*Source data*:
# # # # #

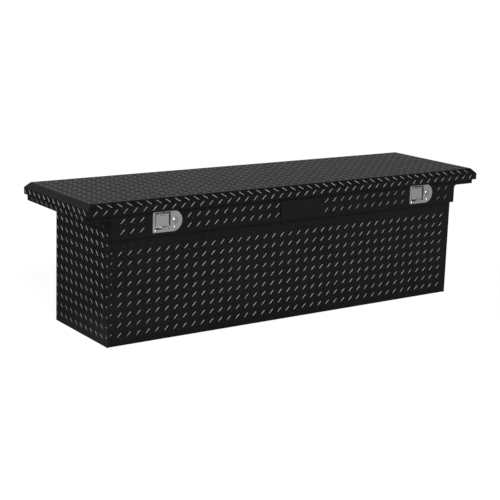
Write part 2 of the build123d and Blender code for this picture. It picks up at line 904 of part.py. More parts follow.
# --- sliding tray on two ledges -------------------------------------------------
ledge_walls = {
    "front": (tub_front + sheet, 1),
    "rear": (tub_back - sheet, -1),
}
for place, (wall, inward) in ledge_walls.items():
    with BuildPart() as tray_ledge:
        half = ledge_length / 2
        block(
            (-half, half),
            (wall, wall + inward * sheet),
            (ledge_top - ledge_height, ledge_top),
        )
        block(
            (-half, half),
            (wall, wall + inward * ledge_width),
            (ledge_top - sheet, ledge_top),
        )
        for x in ledge_rivet_xs:
            rivet_hole((x, wall + inward * sheet, ledge_rivet_z), (0, inward, 0), sheet)
    finish(tray_ledge, f"tray_ledge_{place}")

with BuildPart() as tray_ledge_rivets:
    for wall, inward in ledge_walls.values():
        for x in ledge_rivet_xs:
            rivet((x, wall + inward * sheet, ledge_rivet_z), (0, inward, 0), 2 * sheet)
finish(tray_ledge_rivets, "tray_ledge_rivets")

tray_left = -tub_end + sheet + tray_end_gap
tray_right = tray_left + tray_length
tray_front = tub_front + sheet + tray_side_gap
tray_back = tub_back - sheet - tray_side_gap
tray_bottom = ledge_top + tray_lift
tray_top = tray_bottom + tray_height
tray_middle = (tray_left + tray_right) / 2
tray_centre_y = (tray_front + tray_back) / 2

with BuildPart() as tool_tray:
    block((tray_left, tray_right), (tray_front, tray_back), (tray_bottom, tray_top))
    block(
        (tray_left + sheet, tray_right - sheet),
        (tray_front + sheet, tray_back - sheet),
        (tray_bottom + sheet, tray_top),
        mode=Mode.SUBTRACT,
    )
    block(
        (tray_middle - sheet / 2, tray_middle + sheet / 2),
        (tray_front, tray_back),
        (tray_bottom, tray_top - tray_top_clear),
    )
finish(tool_tray, "tool_tray")

with BuildPart() as tray_handle:
    foot = tray_top - tray_top_clear
    top = foot + handle_rise - handle_radius
    reach = handle_width / 2
    with BuildLine() as handle_path:
        FilletPolyline(
            (tray_middle, tray_centre_y - reach, foot),
            (tray_middle, tray_centre_y - reach, top),
            (tray_middle, tray_centre_y + reach, top),
            (tray_middle, tray_centre_y + reach, foot),
            radius=3 * handle_radius,
        )
    with BuildSketch(Plane(origin=handle_path.line @ 0, z_dir=(0, 0, 1))):
        Circle(handle_radius)
    sweep()
finish(tray_handle, "tray_handle")
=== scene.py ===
import json
import math
import bmesh
import bpy
from mathutils import Matrix, Vector

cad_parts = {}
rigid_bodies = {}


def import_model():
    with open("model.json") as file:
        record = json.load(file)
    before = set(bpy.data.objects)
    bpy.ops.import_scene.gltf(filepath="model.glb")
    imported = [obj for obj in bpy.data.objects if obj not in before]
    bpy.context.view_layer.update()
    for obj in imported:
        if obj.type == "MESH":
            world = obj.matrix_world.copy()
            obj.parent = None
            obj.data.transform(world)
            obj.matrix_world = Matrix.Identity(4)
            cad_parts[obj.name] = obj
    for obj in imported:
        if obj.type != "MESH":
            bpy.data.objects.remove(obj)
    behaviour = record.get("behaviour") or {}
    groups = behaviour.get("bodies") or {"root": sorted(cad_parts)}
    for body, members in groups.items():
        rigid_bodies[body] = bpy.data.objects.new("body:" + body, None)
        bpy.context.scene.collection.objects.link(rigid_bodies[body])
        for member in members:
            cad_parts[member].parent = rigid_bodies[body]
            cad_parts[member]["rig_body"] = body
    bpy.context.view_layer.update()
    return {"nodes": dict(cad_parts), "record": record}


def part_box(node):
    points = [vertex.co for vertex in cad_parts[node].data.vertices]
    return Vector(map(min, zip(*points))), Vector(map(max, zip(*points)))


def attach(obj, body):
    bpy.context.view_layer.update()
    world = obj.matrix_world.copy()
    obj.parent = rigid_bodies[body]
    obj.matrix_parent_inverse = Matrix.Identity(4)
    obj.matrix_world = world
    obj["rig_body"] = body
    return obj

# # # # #

Print the listing above in its entirety, with every line exact.

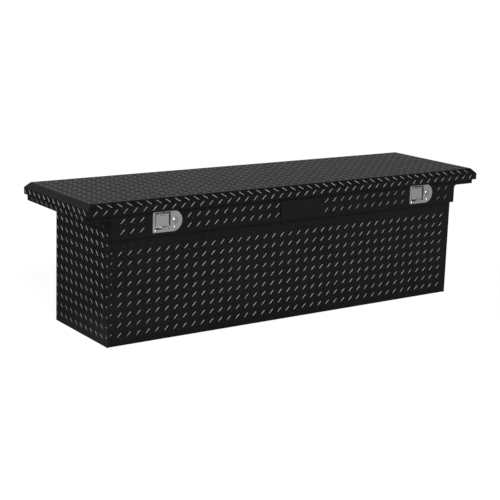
Write part 2 of the build123d and Blender code for this picture. It picks up at line 904 of part.py. More parts follow.
# --- sliding tray on two ledges -------------------------------------------------
ledge_walls = {
    "front": (tub_front + sheet, 1),
    "rear": (tub_back - sheet, -1),
}
for place, (wall, inward) in ledge_walls.items():
    with BuildPart() as tray_ledge:
        half = ledge_length / 2
        block(
            (-half, half),
            (wall, wall + inward * sheet),
            (ledge_top - ledge_height, ledge_top),
        )
        block(
            (-half, half),
            (wall, wall + inward * ledge_width),
            (ledge_top - sheet, ledge_top),
        )
        for x in ledge_rivet_xs:
            rivet_hole((x, wall + inward * sheet, ledge_rivet_z), (0, inward, 0), sheet)
    finish(tray_ledge, f"tray_ledge_{place}")

with BuildPart() as tray_ledge_rivets:
    for wall, inward in ledge_walls.values():
        for x in ledge_rivet_xs:
            rivet((x, wall + inward * sheet, ledge_rivet_z), (0, inward, 0), 2 * sheet)
finish(tray_ledge_rivets, "tray_ledge_rivets")

tray_left = -tub_end + sheet + tray_end_gap
tray_right = tray_left + tray_length
tray_front = tub_front + sheet + tray_side_gap
tray_back = tub_back - sheet - tray_side_gap
tray_bottom = ledge_top + tray_lift
tray_top = tray_bottom + tray_height
tray_middle = (tray_left + tray_right) / 2
tray_centre_y = (tray_front + tray_back) / 2

with BuildPart() as tool_tray:
    block((tray_left, tray_right), (tray_front, tray_back), (tray_bottom, tray_top))
    block(
        (tray_left + sheet, tray_right - sheet),
        (tray_front + sheet, tray_back - sheet),
        (tray_bottom + sheet, tray_top),
        mode=Mode.SUBTRACT,
    )
    block(
        (tray_middle - sheet / 2, tray_middle + sheet / 2),
        (tray_front, tray_back),
        (tray_bottom, tray_top - tray_top_clear),
    )
finish(tool_tray, "tool_tray")

with BuildPart() as tray_handle:
    foot = tray_top - tray_top_clear
    top = foot + handle_rise - handle_radius
    reach = handle_width / 2
    with BuildLine() as handle_path:
        FilletPolyline(
            (tray_middle, tray_centre_y - reach, foot),
            (tray_middle, tray_centre_y - reach, top),
            (tray_middle, tray_centre_y + reach, top),
            (tray_middle, tray_centre_y + reach, foot),
            radius=3 * handle_radius,
        )
    with BuildSketch(Plane(origin=handle_path.line @ 0, z_dir=(0, 0, 1))):
        Circle(handle_radius)
    sweep()
finish(tray_handle, "tray_handle")
=== scene.py ===
import json
import math
import bmesh
import bpy
from mathutils import Matrix, Vector

cad_parts = {}
rigid_bodies = {}


def import_model():
    with open("model.json") as file:
        record = json.load(file)
    before = set(bpy.data.objects)
    bpy.ops.import_scene.gltf(filepath="model.glb")
    imported = [obj for obj in bpy.data.objects if obj not in before]
    bpy.context.view_layer.update()
    for obj in imported:
        if obj.type == "MESH":
            world = obj.matrix_world.copy()
            obj.parent = None
            obj.data.transform(world)
            obj.matrix_world = Matrix.Identity(4)
            cad_parts[obj.name] = obj
    for obj in imported:
        if obj.type != "MESH":
            bpy.data.objects.remove(obj)
    behaviour = record.get("behaviour") or {}
    groups = behaviour.get("bodies") or {"root": sorted(cad_parts)}
    for body, members in groups.items():
        rigid_bodies[body] = bpy.data.objects.new("body:" + body, None)
        bpy.context.scene.collection.objects.link(rigid_bodies[body])
        for member in members:
            cad_parts[member].parent = rigid_bodies[body]
            cad_parts[member]["rig_body"] = body
    bpy.context.view_layer.update()
    return {"nodes": dict(cad_parts), "record": record}


def part_box(node):
    points = [vertex.co for vertex in cad_parts[node].data.vertices]
    return Vector(map(min, zip(*points))), Vector(map(max, zip(*points)))


def attach(obj, body):
    bpy.context.view_layer.update()
    world = obj.matrix_world.copy()
    obj.parent = rigid_bodies[body]
    obj.matrix_parent_inverse = Matrix.Identity(4)
    obj.matrix_world = world
    obj["rig_body"] = body
    return obj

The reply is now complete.